TASK INPUT:

============================================================

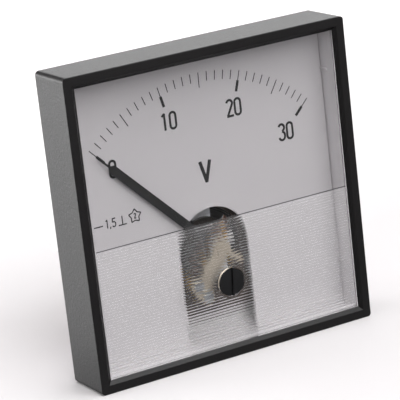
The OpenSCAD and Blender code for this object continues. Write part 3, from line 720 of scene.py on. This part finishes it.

============================================================

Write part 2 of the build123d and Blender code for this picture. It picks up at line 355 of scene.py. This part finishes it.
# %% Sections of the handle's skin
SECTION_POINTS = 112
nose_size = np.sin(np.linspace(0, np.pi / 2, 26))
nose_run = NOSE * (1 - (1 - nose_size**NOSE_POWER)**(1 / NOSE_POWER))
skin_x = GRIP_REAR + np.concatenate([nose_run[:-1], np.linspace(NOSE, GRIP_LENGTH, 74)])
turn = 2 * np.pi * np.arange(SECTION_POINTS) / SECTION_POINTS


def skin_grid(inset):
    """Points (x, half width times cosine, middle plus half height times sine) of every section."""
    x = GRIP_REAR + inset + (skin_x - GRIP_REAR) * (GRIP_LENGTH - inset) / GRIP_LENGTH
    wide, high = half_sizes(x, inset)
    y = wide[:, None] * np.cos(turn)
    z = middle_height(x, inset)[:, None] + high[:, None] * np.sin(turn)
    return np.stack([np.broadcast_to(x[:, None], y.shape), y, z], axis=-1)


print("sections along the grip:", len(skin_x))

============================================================

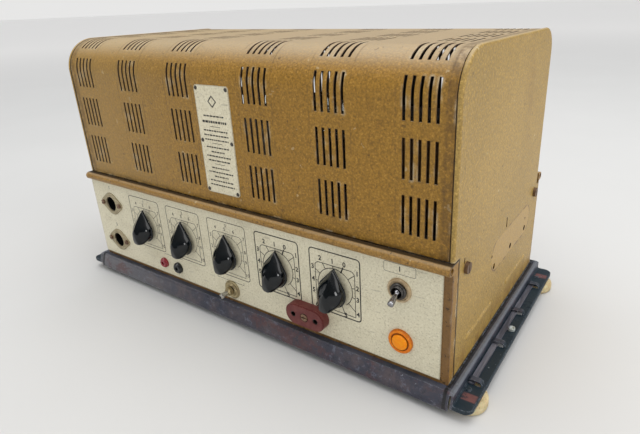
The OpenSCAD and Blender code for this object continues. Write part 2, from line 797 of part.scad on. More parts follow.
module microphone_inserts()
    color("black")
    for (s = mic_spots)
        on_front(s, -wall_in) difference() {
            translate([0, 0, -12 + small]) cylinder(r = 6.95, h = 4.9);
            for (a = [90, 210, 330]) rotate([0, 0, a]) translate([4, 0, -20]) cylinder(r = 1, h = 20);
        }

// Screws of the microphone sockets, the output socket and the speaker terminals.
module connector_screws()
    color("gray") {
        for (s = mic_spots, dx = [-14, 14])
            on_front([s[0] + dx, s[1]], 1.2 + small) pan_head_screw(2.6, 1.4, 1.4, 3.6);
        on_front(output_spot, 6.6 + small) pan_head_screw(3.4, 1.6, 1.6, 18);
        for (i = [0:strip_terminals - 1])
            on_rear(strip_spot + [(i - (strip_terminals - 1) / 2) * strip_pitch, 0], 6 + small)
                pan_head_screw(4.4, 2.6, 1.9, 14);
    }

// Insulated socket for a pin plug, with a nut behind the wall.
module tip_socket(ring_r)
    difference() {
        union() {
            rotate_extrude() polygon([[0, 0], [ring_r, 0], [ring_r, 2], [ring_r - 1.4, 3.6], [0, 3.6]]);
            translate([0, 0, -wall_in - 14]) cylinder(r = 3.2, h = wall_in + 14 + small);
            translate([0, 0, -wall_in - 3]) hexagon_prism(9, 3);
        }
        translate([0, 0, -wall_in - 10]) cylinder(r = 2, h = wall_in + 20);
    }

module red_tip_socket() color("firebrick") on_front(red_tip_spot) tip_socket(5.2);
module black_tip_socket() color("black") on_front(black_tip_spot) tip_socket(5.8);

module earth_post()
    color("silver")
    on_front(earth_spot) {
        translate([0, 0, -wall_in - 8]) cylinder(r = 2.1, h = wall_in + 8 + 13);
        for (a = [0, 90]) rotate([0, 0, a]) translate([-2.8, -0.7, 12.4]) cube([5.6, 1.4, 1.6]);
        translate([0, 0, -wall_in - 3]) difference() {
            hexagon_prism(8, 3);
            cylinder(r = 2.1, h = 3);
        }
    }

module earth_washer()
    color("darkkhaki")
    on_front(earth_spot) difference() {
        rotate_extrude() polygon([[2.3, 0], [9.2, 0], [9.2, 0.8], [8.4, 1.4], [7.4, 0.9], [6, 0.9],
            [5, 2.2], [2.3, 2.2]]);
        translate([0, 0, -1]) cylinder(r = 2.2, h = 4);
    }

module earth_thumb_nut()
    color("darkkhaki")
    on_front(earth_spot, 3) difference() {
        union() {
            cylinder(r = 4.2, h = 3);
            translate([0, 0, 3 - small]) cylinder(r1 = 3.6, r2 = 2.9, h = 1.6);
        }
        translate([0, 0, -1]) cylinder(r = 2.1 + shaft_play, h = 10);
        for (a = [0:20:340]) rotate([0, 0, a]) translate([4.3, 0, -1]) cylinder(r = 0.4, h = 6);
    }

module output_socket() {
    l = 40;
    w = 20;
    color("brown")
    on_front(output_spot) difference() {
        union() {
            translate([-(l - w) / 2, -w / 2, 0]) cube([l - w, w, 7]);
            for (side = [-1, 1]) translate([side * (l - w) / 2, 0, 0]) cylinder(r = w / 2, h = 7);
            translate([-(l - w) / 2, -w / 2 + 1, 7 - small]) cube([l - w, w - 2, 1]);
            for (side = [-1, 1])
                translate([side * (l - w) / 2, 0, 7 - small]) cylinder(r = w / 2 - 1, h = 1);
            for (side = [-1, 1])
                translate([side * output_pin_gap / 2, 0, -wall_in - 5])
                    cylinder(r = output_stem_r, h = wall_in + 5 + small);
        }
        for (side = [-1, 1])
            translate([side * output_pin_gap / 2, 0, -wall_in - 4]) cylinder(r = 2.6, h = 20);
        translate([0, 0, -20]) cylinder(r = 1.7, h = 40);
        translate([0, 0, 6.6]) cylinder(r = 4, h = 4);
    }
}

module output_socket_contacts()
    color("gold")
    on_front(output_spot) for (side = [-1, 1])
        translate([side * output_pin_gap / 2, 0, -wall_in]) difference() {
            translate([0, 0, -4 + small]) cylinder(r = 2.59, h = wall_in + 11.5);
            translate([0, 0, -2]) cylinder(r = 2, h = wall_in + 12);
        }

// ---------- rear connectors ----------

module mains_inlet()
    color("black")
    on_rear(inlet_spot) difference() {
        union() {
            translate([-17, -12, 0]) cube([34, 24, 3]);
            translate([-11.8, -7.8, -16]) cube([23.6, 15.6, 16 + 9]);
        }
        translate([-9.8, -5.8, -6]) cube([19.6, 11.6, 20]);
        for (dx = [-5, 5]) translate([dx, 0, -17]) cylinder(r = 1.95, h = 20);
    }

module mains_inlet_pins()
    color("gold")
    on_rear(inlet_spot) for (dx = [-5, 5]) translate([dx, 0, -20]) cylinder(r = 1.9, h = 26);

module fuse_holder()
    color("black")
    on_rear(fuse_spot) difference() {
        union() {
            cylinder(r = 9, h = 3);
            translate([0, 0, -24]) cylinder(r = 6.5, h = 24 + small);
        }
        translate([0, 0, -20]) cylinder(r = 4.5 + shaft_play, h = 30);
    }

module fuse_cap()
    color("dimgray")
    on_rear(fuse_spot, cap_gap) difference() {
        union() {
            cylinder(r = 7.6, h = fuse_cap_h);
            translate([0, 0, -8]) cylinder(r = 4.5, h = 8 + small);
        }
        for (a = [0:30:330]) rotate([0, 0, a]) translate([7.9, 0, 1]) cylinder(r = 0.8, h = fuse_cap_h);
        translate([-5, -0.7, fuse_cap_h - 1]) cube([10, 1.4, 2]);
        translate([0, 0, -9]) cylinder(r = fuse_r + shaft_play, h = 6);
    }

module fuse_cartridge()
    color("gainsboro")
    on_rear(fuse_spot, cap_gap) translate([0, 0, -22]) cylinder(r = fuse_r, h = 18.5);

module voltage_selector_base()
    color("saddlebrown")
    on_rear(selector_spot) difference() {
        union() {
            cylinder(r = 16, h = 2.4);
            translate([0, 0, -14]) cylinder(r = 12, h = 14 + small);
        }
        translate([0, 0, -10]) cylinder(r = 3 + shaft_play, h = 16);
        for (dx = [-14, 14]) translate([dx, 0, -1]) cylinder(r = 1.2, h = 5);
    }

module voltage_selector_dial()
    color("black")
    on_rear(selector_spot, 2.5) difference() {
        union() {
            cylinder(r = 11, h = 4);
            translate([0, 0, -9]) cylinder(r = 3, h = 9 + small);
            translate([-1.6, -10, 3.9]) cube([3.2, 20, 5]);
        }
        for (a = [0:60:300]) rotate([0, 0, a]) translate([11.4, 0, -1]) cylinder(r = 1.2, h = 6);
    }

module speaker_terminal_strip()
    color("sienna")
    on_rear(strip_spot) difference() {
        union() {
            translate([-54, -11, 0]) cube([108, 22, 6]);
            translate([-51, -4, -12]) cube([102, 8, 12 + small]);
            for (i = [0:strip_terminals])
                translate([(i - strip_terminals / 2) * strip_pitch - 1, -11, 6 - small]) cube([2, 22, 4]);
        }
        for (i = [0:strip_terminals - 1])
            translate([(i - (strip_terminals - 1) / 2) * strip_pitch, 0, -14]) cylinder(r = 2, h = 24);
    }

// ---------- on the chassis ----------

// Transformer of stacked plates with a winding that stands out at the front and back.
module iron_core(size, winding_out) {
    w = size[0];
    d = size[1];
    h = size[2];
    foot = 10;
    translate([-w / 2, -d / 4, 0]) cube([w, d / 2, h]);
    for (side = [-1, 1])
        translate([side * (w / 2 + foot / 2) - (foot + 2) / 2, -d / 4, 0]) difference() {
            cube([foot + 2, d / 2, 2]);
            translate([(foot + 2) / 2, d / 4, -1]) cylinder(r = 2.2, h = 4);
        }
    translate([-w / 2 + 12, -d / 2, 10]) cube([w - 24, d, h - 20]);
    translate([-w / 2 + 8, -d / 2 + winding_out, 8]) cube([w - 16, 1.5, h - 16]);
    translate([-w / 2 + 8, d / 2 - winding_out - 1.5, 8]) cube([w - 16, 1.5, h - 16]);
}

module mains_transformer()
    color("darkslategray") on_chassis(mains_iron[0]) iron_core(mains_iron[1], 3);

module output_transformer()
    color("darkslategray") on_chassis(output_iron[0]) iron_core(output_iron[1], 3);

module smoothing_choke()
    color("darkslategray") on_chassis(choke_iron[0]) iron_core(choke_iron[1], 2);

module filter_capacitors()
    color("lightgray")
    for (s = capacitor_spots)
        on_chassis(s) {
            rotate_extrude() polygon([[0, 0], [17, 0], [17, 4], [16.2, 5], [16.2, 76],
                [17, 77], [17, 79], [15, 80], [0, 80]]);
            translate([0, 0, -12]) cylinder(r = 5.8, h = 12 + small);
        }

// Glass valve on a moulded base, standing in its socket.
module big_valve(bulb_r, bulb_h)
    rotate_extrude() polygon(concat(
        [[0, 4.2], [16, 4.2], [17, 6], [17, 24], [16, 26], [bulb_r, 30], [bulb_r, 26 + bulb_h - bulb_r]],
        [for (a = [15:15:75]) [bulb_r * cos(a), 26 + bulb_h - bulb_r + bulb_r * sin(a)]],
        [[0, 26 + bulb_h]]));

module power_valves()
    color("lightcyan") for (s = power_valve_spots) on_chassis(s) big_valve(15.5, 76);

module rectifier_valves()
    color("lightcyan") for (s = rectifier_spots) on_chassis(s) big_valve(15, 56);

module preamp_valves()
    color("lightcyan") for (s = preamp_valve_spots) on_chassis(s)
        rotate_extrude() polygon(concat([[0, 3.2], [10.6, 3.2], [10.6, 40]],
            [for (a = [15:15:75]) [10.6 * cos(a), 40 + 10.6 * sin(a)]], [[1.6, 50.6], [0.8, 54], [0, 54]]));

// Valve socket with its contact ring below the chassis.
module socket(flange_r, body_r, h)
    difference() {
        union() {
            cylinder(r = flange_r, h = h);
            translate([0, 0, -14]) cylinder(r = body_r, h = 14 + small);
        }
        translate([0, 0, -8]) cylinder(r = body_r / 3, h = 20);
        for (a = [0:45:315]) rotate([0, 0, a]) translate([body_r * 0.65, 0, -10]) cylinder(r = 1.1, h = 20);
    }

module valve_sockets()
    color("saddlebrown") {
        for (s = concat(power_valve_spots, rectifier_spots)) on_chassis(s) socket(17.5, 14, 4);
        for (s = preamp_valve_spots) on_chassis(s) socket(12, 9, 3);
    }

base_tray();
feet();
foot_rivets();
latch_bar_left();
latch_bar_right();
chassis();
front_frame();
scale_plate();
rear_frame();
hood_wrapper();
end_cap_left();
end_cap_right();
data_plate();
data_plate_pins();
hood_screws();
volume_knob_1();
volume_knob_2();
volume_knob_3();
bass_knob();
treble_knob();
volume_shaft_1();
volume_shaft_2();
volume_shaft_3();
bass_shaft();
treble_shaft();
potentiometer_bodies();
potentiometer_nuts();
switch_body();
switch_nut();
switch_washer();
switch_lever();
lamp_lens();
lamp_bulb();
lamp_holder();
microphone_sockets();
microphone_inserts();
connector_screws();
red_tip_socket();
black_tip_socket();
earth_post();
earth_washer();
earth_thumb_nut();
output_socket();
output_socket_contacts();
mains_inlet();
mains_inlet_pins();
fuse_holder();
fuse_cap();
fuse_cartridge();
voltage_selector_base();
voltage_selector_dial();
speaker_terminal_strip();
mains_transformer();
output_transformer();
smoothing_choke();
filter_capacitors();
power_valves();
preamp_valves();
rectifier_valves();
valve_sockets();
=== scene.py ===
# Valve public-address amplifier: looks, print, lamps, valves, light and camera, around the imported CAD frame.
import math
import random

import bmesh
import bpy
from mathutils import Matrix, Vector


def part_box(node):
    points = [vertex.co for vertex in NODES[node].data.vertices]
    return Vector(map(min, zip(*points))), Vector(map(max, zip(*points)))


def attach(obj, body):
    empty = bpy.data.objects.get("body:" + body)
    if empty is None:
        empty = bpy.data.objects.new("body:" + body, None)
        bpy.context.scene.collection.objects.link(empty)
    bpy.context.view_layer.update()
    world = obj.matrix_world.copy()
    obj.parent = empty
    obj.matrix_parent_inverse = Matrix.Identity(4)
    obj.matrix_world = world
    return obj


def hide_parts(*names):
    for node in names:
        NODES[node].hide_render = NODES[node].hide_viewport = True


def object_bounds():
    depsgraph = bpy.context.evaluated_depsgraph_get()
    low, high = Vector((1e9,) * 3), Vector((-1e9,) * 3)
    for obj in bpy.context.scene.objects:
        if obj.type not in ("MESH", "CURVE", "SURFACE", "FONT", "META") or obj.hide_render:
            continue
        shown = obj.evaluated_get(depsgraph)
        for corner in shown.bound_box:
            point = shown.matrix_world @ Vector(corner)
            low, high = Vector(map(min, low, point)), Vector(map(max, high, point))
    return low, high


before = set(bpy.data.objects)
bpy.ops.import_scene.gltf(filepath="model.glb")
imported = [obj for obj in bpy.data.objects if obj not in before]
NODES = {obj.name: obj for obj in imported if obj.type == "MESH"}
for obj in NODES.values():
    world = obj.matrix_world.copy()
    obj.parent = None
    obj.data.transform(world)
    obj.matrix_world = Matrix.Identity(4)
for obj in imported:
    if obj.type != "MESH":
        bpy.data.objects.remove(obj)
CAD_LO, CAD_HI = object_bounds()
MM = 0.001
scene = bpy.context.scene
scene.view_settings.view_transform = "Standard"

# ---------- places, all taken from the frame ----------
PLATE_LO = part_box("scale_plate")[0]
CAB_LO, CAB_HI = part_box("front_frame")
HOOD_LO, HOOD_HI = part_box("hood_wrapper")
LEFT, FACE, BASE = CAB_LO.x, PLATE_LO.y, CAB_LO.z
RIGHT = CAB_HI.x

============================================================

WHAT IS NEEDED:
From the line containing "base_tray();" down to the line containing "NODES[node].hide_render = NODES[node].hide_viewport" in the material above, reproduce every line exactly, including the two end lines.

SOLUTION FOR THIS EXERCISE:
base_tray();
feet();
foot_rivets();
latch_bar_left();
latch_bar_right();
chassis();
front_frame();
scale_plate();
rear_frame();
hood_wrapper();
end_cap_left();
end_cap_right();
data_plate();
data_plate_pins();
hood_screws();
volume_knob_1();
volume_knob_2();
volume_knob_3();
bass_knob();
treble_knob();
volume_shaft_1();
volume_shaft_2();
volume_shaft_3();
bass_shaft();
treble_shaft();
potentiometer_bodies();
potentiometer_nuts();
switch_body();
switch_nut();
switch_washer();
switch_lever();
lamp_lens();
lamp_bulb();
lamp_holder();
microphone_sockets();
microphone_inserts();
connector_screws();
red_tip_socket();
black_tip_socket();
earth_post();
earth_washer();
earth_thumb_nut();
output_socket();
output_socket_contacts();
mains_inlet();
mains_inlet_pins();
fuse_holder();
fuse_cap();
fuse_cartridge();
voltage_selector_base();
voltage_selector_dial();
speaker_terminal_strip();
mains_transformer();
output_transformer();
smoothing_choke();
filter_capacitors();
power_valves();
preamp_valves();
rectifier_valves();
valve_sockets();
=== scene.py ===
# Valve public-address amplifier: looks, print, lamps, valves, light and camera, around the imported CAD frame.
import math
import random

import bmesh
import bpy
from mathutils import Matrix, Vector


def part_box(node):
    points = [vertex.co for vertex in NODES[node].data.vertices]
    return Vector(map(min, zip(*points))), Vector(map(max, zip(*points)))


def attach(obj, body):
    empty = bpy.data.objects.get("body:" + body)
    if empty is None:
        empty = bpy.data.objects.new("body:" + body, None)
        bpy.context.scene.collection.objects.link(empty)
    bpy.context.view_layer.update()
    world = obj.matrix_world.copy()
    obj.parent = empty
    obj.matrix_parent_inverse = Matrix.Identity(4)
    obj.matrix_world = world
    return obj


def hide_parts(*names):
    for node in names:
        NODES[node].hide_render = NODES[node].hide_viewport = True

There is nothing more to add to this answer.